How should you study Azure Advisor for the AZ-900 exam?
The best way to master Azure Advisor is to stop reading about it and start using it. If you have a free Azure account, go into the portal, create a few oversized VMs, and see how quickly Advisor flags them. Seeing the recommendations in real-time makes the concepts stick far better than any textbook ever could.
Once you've got the basics down, you need to test your knowledge against exam-style questions. This is where we come in. Cert Sensei offers 1,000 expert-curated Microsoft Azure Fundamentals (AZ-900) practice questions. We don't just tell you if you're wrong; we provide detailed expert reasoning for every answer and domain-level analytics so you know exactly where you're struggling. If you're consistently missing the 'Cloud Concepts' or 'Azure Management' sections, our analytics will show you, allowing you to pivot your study time where it actually matters.
❓ Frequently Asked Questions
Does Azure Advisor automatically apply the recommended changes?
No, Azure Advisor is a recommendation engine, not an automated execution tool. It provides the 'what' and the 'why,' but the administrator must manually implement the change or trigger the fix via the portal to avoid unexpected downtime in production environments.

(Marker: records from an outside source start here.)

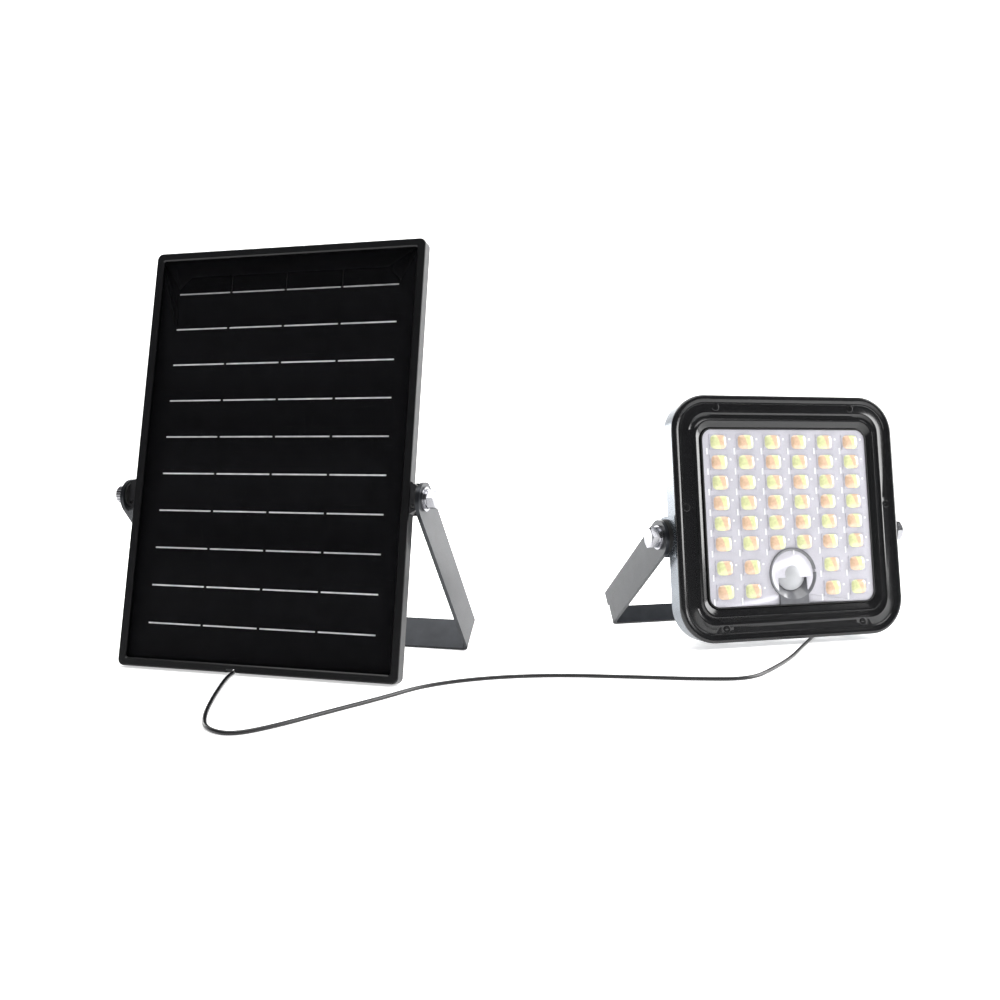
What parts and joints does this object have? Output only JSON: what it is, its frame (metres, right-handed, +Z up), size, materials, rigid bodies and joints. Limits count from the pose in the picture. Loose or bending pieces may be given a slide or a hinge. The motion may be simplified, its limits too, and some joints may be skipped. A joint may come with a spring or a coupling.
{
  "type": "solar flood light",
  "caption": "Solar flood light: a square lamp with lens window and motion sensor, and a framed solar panel, each on a tilting U-bracket, joined by a cable.",
  "frame": {"origin": "on the standing surface, under the middle of the bounding box without the cable", "axes": "+Z up; +X along the solar panel's width, from its left to its right seen from the front; the panel faces -Y and leans back 10.7 degrees; the lamp stands at +X, turned 32.6 degrees towards the right"},
  "size_m": [0.6154, 0.5638, 0.3259],
  "materials": {
    "frame_black": "satin",
    "panel_glass": "clear, smooth",
    "encapsulant": "dark, sealed under the glass",
    "silicon_cell": "dark blue-black, smooth",
    "tinned_ribbon": "tinned",
    "backsheet": "matt",
    "seal_bead": "matt",
    "box_black": "fine texture",
    "zinc_screw": "zinc plated",
    "dark_screw": "black plated",
    "brass": "plain",
    "diode_black": "gloss",
    "gland_black": "satin",
    "bright_steel": "bright",
    "washer_rubber": "matt",
    "bracket_paint": "satin dark grey",
    "shell_paint": "smooth silver-grey",
    "cover_gloss": "gloss black",
    "lens_clear": "clear",
    "mirror_silver": "bright",
    "board_white": "white solder mask",
    "led_cool": "pale yellow",
    "led_warm": "orange-yellow",
    "ring_grey": "smoky grey",
    "dome_frosted": "frosted white",
    "sensor_can": "nickel plated",
    "board_green": "green solder mask",
    "cell_wrap": "shrink sleeve",
    "part_black": "moulded",
    "plug_white": "plain",
    "button_rubber": "matt",
    "cable_black": "satin"
  },
  "bodies": {
    "panel_and_lamp": {"panel_frame": "frame_black", "panel_glass": "panel_glass", "panel_encapsulant": "encapsulant", "solar_cells": "silicon_cell", "cell_ribbons": "tinned_ribbon", "panel_backsheet": "backsheet", "panel_seal": "seal_bead", "junction_box": "box_black", "junction_box_lid": "box_black", "junction_box_screws": "zinc_screw", "junction_terminals": "brass", "blocking_diode": "diode_black", "panel_gland": "gland_black", "panel_gland_nut": "gland_black", "panel_ear_right": "box_black", "panel_ear_left": "box_black", "panel_ear_screws": "zinc_screw", "panel_rubber_washers": "washer_rubber", "panel_flat_washers": "bright_steel", "panel_spring_washer": "bright_steel", "panel_pivot_bolt": "bright_steel", "lamp_shell": "shell_paint", "shell_seal": "seal_bead", "lamp_cover": "cover_gloss", "lamp_cover_screws": "dark_screw", "window_seal": "seal_bead", "lens_plate": "lens_clear", "mirror_plate": "mirror_silver", "led_board": "board_white", "leds_cool_white": "led_cool", "leds_warm_white": "led_warm", "led_board_screws": "zinc_screw", "sensor_ring": "ring_grey", "sensor_dome": "dome_frosted", "motion_sensor": "sensor_can", "sensor_board": "board_green", "battery_cells": "cell_wrap", "battery_holder": "part_black", "control_board": "board_green", "control_parts": "part_black", "wire_connectors": "plug_white", "button_seal": "seal_bead", "lamp_gland": "gland_black", "lamp_gland_nut": "gland_black", "lamp_rubber_discs": "washer_rubber", "lamp_flat_washers": "bright_steel", "lamp_spring_washers": "bright_steel", "lamp_pivot_bolts": "bright_steel", "cable": "cable_black"},
    "panel_bracket": {"panel_bracket": "bracket_paint"},
    "lamp_bracket": {"lamp_bracket": "bracket_paint"},
    "thumb_screw": {"panel_thumb_screw": "bright_steel"},
    "button": {"power_button": "button_rubber"}
  },
  "joints": [
    {"name": "panel_tilt", "type": "hinge", "parent": "panel_and_lamp", "child": "panel_bracket", "pos_m": [-0.174, -0.18181, 0.13164], "axis": [1, 0, 0], "range_deg": [-42, 112]},
    {"name": "lamp_tilt", "type": "hinge", "parent": "panel_and_lamp", "child": "lamp_bracket", "pos_m": [0.19745, 0.05091, 0.09248], "axis": [0.8425, 0.5388, 0], "range_deg": [-46, 108]},
    {"name": "thumb_screw_turn", "type": "hinge", "parent": "panel_and_lamp", "child": "thumb_screw", "pos_m": [-0.304, -0.18181, 0.13164], "axis": [1, 0, 0], "continuous": true},
    {"name": "button_press", "type": "slide", "parent": "panel_and_lamp", "child": "button", "axis": [0.5342, -0.8352, 0.1305], "range_m": [0, 0.0015], "stiffness_N_per_m": 1500, "springref_m": -0.0005}
  ]
}
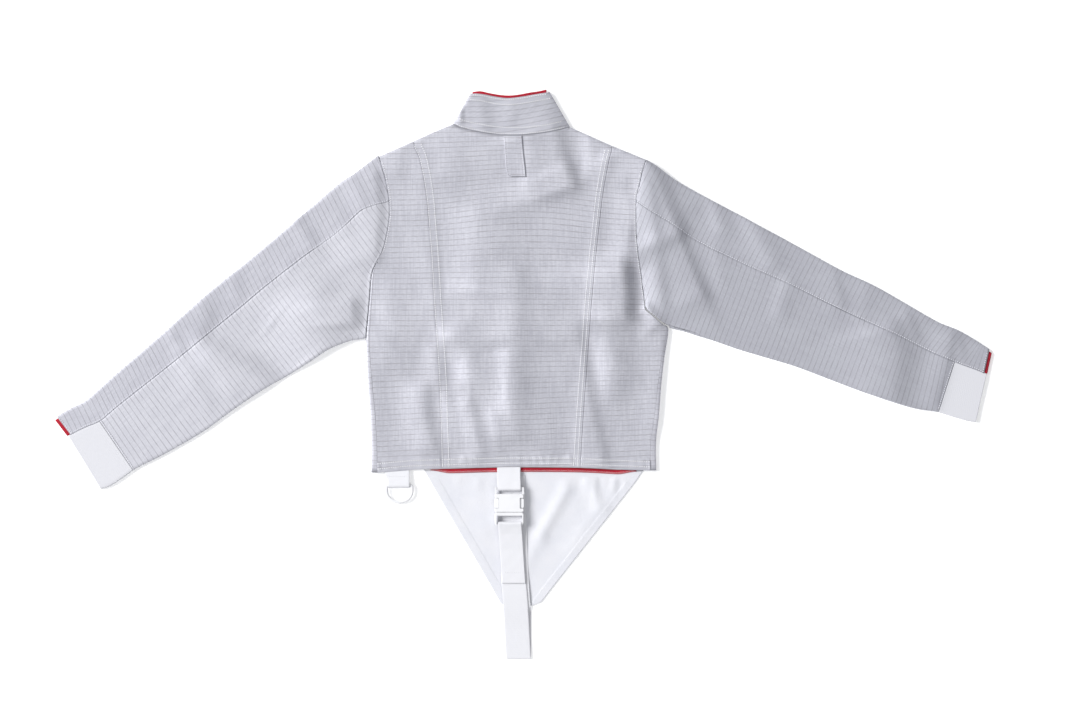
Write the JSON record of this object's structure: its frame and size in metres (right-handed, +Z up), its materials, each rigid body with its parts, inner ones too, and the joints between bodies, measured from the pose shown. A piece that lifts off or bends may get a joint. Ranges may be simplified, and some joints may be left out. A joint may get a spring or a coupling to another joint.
{
  "type": "fencing lame laid flat, back up",
  "caption": "Long-sleeved metallic fencing over-jacket lying back up, with stand collar, crotch flap, buckled strap and a hinged D-ring at the hem.",
  "frame": {"origin": "middle of the underside of the whole garment's box, on the surface it lies on", "axes": "+X across the shoulders towards the wearer's right sleeve, +Y from hem to collar, +Z up from the surface"},
  "size_m": [1.4018, 0.8546, 0.0122],
  "materials": {
    "lame_cloth": "metallic woven, satin",
    "red_cloth": "matt",
    "white_cloth": "matt twill",
    "webbing": "ribbed webbing",
    "elastic": "ribbed elastic",
    "white_plastic": "moulded",
    "hook_and_loop": "matt"
  },
  "bodies": {
    "garment": {"back_centre": "lame_cloth", "back_side_left": "lame_cloth", "back_side_right": "lame_cloth", "front_left": "lame_cloth", "front_right": "lame_cloth", "front_tape_loop": "hook_and_loop", "front_tape_hook": "hook_and_loop", "left_top_sleeve": "lame_cloth", "left_under_sleeve": "lame_cloth", "left_cuff_elastic": "elastic", "left_cuff_binding": "red_cloth", "right_top_sleeve": "lame_cloth", "right_under_sleeve": "lame_cloth", "right_cuff_elastic": "elastic", "right_cuff_binding": "red_cloth", "collar": "lame_cloth", "collar_facing": "red_cloth", "neck_tab": "lame_cloth", "flap": "white_cloth", "hem_binding": "red_cloth", "strap_webbing_upper": "webbing", "strap_webbing_lower": "webbing", "strap_elastic": "elastic", "buckle_female": "white_plastic", "buckle_male": "white_plastic", "ring_loop": "webbing"},
    "ring": {"d_ring": "white_plastic"}
  },
  "joints": [
    {"name": "ring_swing", "type": "hinge", "parent": "garment", "child": "ring", "pos_m": [-0.186, -0.16658, 0.00422], "axis": [-1, 0, 0], "range_deg": [0, 150]}
  ]
}
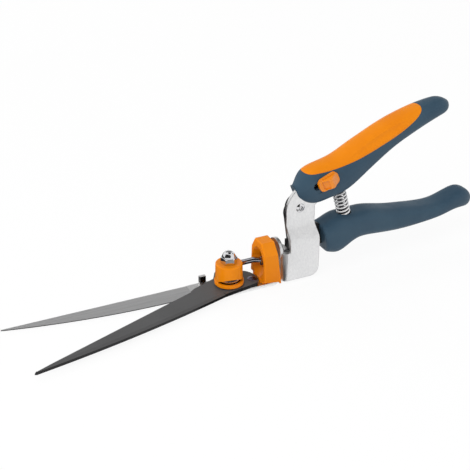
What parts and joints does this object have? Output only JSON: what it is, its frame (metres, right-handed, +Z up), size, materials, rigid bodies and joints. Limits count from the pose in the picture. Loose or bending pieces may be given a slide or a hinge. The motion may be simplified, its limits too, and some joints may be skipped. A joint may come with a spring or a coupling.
{
  "type": "grass shears",
  "caption": "One-handed grass shears: a fixed and a pivoting blade on a swivelling head, driven by a squeezed lower handle under a fixed top grip with a thumb lock.",
  "frame": {"origin": "on the blade bolt's axis, at the flat underside of the lower blade", "axes": "+X back towards the handles, -X towards the blade tips, +Y to the side of the fixed blade's spine, +Z up from the blades towards the top grip"},
  "size_m": [0.355, 0.0637, 0.1155],
  "materials": {
    "blade_steel": "satin ground steel",
    "coated_blade": "dark non-stick coating",
    "dark_rivet": "blackened",
    "plated_hardware": "zinc plated",
    "polished_hardware": "polished chrome",
    "sleeve_orange": "moulded, semi-gloss",
    "collar_orange": "moulded, semi-gloss",
    "nylon": "natural nylon",
    "bracket_plate": "satin nickel plate",
    "lever_steel": "dark coated steel",
    "rivet_steel": "plain steel",
    "grip_slate": "slate blue moulding, fine grain",
    "grip_slate_lower": "slate blue moulding, fine grain",
    "grip_inlay": "soft orange inlay",
    "spring_wire": "bright spring wire",
    "seat_plastic": "black moulding",
    "lock_orange": "moulded, semi-gloss"
  },
  "bodies": {
    "frame": {"bracket": "bracket_plate", "lever_rivet": "rivet_steel", "lever_washer": "plated_hardware", "swivel_bush": "plated_hardware", "lock_washer": "plated_hardware", "swivel_nut": "plated_hardware", "top_handle": "grip_slate", "top_grip_inlay": "grip_inlay", "handle_rivets": "rivet_steel", "return_spring": "spring_wire", "spring_seat_upper": "seat_plastic"},
    "lower_grip": {"lever": "lever_steel", "lower_handle": "grip_slate_lower", "lower_handle_pins": "rivet_steel", "spring_seat_lower": "seat_plastic"},
    "head": {"lower_blade": "blade_steel", "head_collar": "collar_orange", "collar_screws": "plated_hardware", "swivel_washer": "nylon", "blade_bolt": "plated_hardware", "blade_washer": "plated_hardware", "blade_sleeve": "sleeve_orange", "tension_discs": "polished_hardware", "acorn_nut": "polished_hardware"},
    "cutter": {"upper_blade": "coated_blade", "tail_rivet": "dark_rivet"},
    "shaft": {"pull_shaft": "polished_hardware", "link_pin": "plated_hardware", "shaft_nut": "plated_hardware"},
    "link": {"link_rod": "polished_hardware", "link_clip": "plated_hardware"},
    "lock": {"lock_slider": "lock_orange", "lock_latch": "plated_hardware"}
  },
  "joints": [
    {"name": "handle_squeeze", "type": "hinge", "parent": "frame", "child": "lower_grip", "pos_m": [0.052, 0, 0.0537], "axis": [0, -1, 0], "range_deg": [0, 8.62], "stiffness_Nm_per_rad": 2.5, "springref_deg": -8.02, "deforming": ["return_spring"]},
    {"name": "head_swivel", "type": "hinge", "parent": "frame", "child": "head", "pos_m": [0.033, 0, 0.017], "axis": [1, 0, 0], "continuous": true},
    {"name": "blade_hinge", "type": "hinge", "parent": "head", "child": "cutter", "pos_m": [0, 0, 0.0026], "axis": [0, 0, -1], "range_deg": [0, 21.5]},
    {"name": "shaft_slide", "type": "slide", "parent": "head", "child": "shaft", "axis": [1, 0, 0], "range_m": [0, 0.00552]},
    {"name": "link_swing", "type": "hinge", "parent": "shaft", "child": "link", "pos_m": [0.027, 0, 0.017], "axis": [0, 0, 1], "range_deg": [0, 2.84]},
    {"name": "lock_slide", "type": "slide", "parent": "frame", "child": "lock", "axis": [-0.9205, 0, -0.3907], "range_m": [0, 0.008]}
  ],
  "couplings": [
    {"joint": "blade_hinge", "follows": "handle_squeeze", "ratio": 2.4938},
    {"joint": "shaft_slide", "follows": "handle_squeeze", "m_per_rad": 0.036666},
    {"joint": "link_swing", "follows": "handle_squeeze", "ratio": 0.32984}
  ]
}
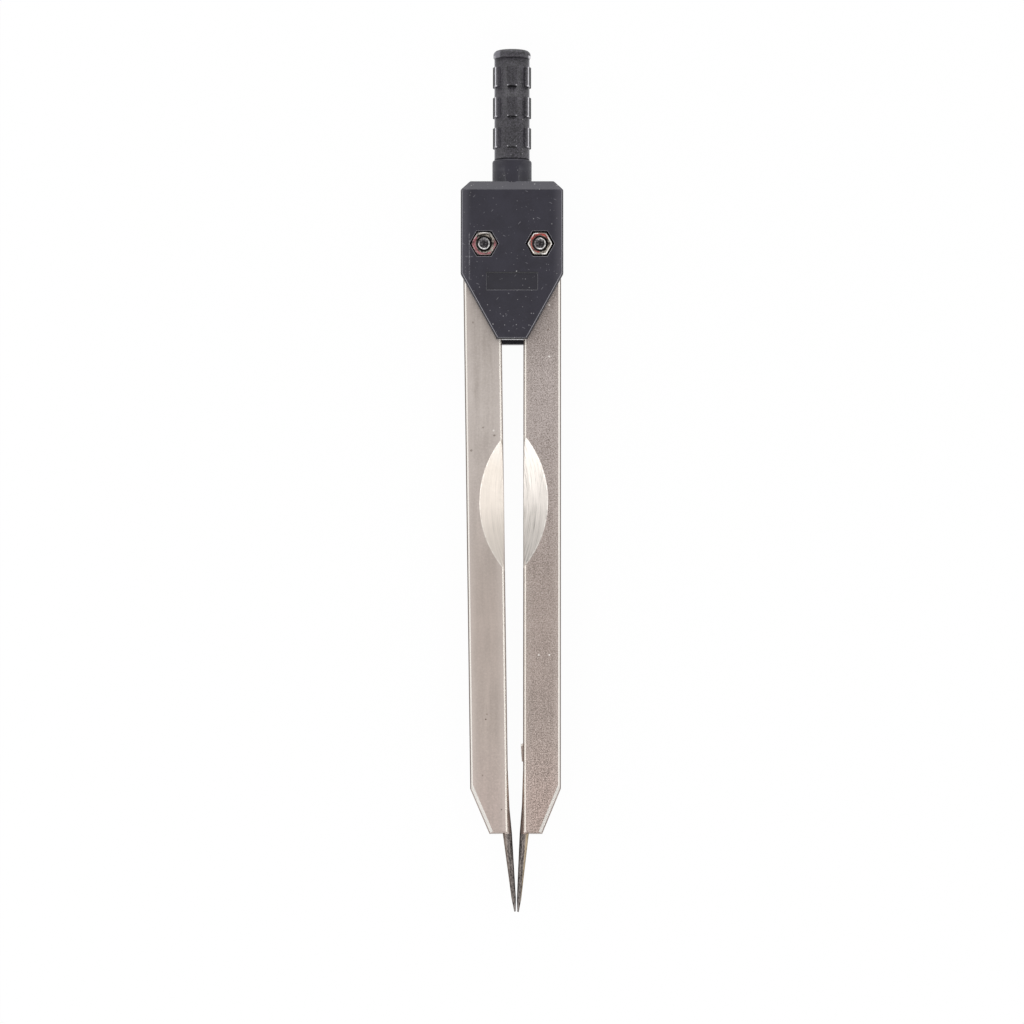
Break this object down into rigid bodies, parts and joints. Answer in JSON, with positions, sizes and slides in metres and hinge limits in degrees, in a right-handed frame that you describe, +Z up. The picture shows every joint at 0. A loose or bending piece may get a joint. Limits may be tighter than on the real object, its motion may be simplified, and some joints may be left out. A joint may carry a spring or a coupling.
{
  "type": "caliper divider",
  "caption": "Drafting divider: two flat metal legs with steel needle points, geared and hinged side by side in a black yoke under a short padded grip.",
  "frame": {"origin": "middle of the length, on the surface that the back of the yoke lies on", "axes": "+Y from the needle tips to the grip, +X to the right seen from the front, +Z up out of the face with the two nuts"},
  "size_m": [0.0136, 0.115, 0.0071],
  "materials": {
    "yoke_plastic": "smooth satin black plastic",
    "grip_plastic": "finely speckled black plastic",
    "leg_metal": "satin champagne, bright milled bevels and scallops",
    "needle_steel": "dark ground steel with brown streaks",
    "screw_steel": "zinc plated",
    "nut_steel": "nickel plated, traces of red thread lock paint",
    "washer_brass": "plain"
  },
  "bodies": {
    "yoke": {"yoke": "yoke_plastic", "grip": "grip_plastic", "left_screw": "screw_steel", "right_screw": "screw_steel", "left_nut": "nut_steel", "right_nut": "nut_steel", "front_left_washer": "washer_brass", "front_right_washer": "washer_brass", "rear_left_washer": "washer_brass", "rear_right_washer": "washer_brass"},
    "left_leg": {"left_leg": "leg_metal", "left_needle": "needle_steel"},
    "right_leg": {"right_leg": "leg_metal", "right_needle": "needle_steel"}
  },
  "joints": [
    {"name": "left_leg_swing", "type": "hinge", "parent": "yoke", "child": "left_leg", "pos_m": [-0.00373, 0.03121, 0.00353], "axis": [0, 0, -1], "range_deg": [0, 60]},
    {"name": "right_leg_swing", "type": "hinge", "parent": "yoke", "child": "right_leg", "pos_m": [0.00373, 0.03121, 0.00353], "axis": [0, 0, 1], "range_deg": [0, 60]}
  ],
  "couplings": [
    {"joint": "right_leg_swing", "follows": "left_leg_swing", "ratio": 1}
  ]
}
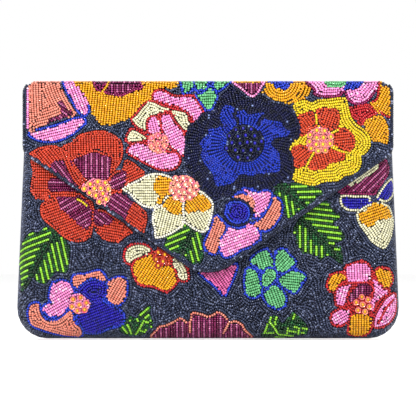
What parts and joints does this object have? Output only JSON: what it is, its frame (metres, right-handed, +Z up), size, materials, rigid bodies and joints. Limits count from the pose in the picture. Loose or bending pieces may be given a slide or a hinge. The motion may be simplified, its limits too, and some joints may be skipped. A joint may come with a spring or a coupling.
{
  "type": "clutch purse",
  "caption": "Flat rectangular evening clutch covered in seed-bead flower embroidery, with a pointed flap, magnetic snap, satin lining and inner slip pocket.",
  "frame": {"origin": "under the middle of the closed bag, on the line that its bottom edge rests on in the hand", "axes": "+Z up from the bottom edge to the fold, +X to the right as the bag's front is seen, -Y out of the front, +Y out of the flat back"},
  "size_m": [0.2542, 0.0228, 0.171],
  "materials": {
    "glass_beads": "glossy",
    "ground_cloth": "matte",
    "stiffening_board": "matte",
    "satin_lining": "satin",
    "binding_tape": "satin",
    "edge_cord": "satin",
    "sequins": "glossy",
    "snap_metal": "polished",
    "magnet": "satin"
  },
  "bodies": {
    "pouch": {"back_beads": "glass_beads", "back_cloth": "ground_cloth", "back_board": "stiffening_board", "back_lining": "satin_lining", "slip_pocket": "satin_lining", "slip_pocket_hem": "satin_lining", "front_beads": "glass_beads", "front_cloth": "ground_cloth", "front_board": "stiffening_board", "front_lining": "satin_lining", "edge_binding": "binding_tape", "mouth_binding": "binding_tape", "snap_socket": "snap_metal", "snap_magnet": "magnet", "snap_socket_washer": "snap_metal", "blue_flower_centre": "sequins", "cream_flower_centre": "sequins", "rose_flower_centre": "sequins"},
    "fold": {"fold_beads": "glass_beads", "fold_cloth": "ground_cloth", "fold_lining": "satin_lining"},
    "flap": {"flap_beads": "glass_beads", "flap_cloth": "ground_cloth", "flap_board": "stiffening_board", "flap_lining": "satin_lining", "flap_edge_cord": "edge_cord", "snap_stud": "snap_metal", "snap_stud_washer": "snap_metal", "poppy_centre": "sequins", "pale_flower_centre": "sequins", "navy_flower_centre": "sequins", "yellow_flower_centre": "sequins", "pink_flower_centre": "sequins"}
  },
  "joints": [
    {"name": "back_crease", "type": "hinge", "parent": "pouch", "child": "fold", "pos_m": [0, 0.0093, 0.16895], "axis": [-1, 0, 0], "range_deg": [0, 90]},
    {"name": "flap_crease", "type": "hinge", "parent": "fold", "child": "flap", "pos_m": [0, -0.0077, 0.16895], "axis": [-1, 0, 0], "range_deg": [0, 90]}
  ],
  "couplings": [
    {"joint": "flap_crease", "follows": "back_crease", "ratio": 1}
  ]
}
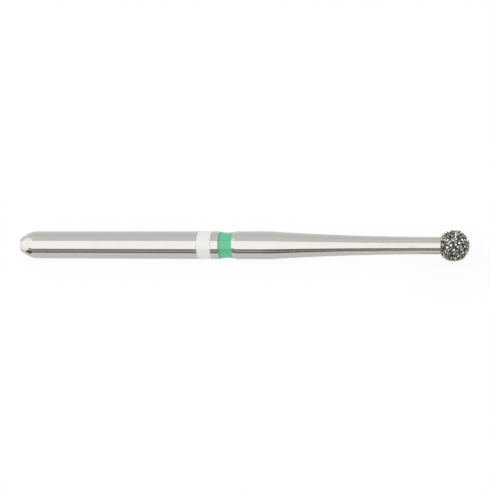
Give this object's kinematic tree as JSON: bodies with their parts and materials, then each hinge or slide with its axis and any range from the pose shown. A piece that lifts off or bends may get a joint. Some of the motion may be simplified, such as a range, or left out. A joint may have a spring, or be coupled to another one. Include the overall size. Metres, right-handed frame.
{
  "type": "dental bur",
  "caption": "Straight friction-grip shank with two coloured ring marks, a long hollow taper and a ball head coated in coarse diamond grit.",
  "frame": {"origin": "centre of the flat rear face of the shank", "axes": "+X along the bur's axis towards the head; the bur is round, so +Y and +Z are free"},
  "size_m": [0.0262, 0.0018, 0.0018],
  "materials": {
    "shank_steel": "satin",
    "nickel": "satin",
    "diamond": "gloss",
    "green_enamel": "satin",
    "white_enamel": "satin"
  },
  "bodies": {
    "root": {"steel_blank": "shank_steel", "nickel_bond": "nickel", "diamond_grit": "diamond", "green_ring": "green_enamel", "white_ring": "white_enamel"}
  },
  "joints": []
}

Is there a cost associated with using Azure Advisor?
Azure Advisor itself is a free service included with your Azure subscription. However, implementing its recommendations—such as upgrading to a more powerful VM size or enabling a paid backup service—may incur additional costs.
How often does Azure Advisor update its recommendations?
Azure Advisor continuously monitors your resources and typically updates its recommendations every 24 hours. This ensures that as your usage patterns change, your optimization suggestions stay current and relevant.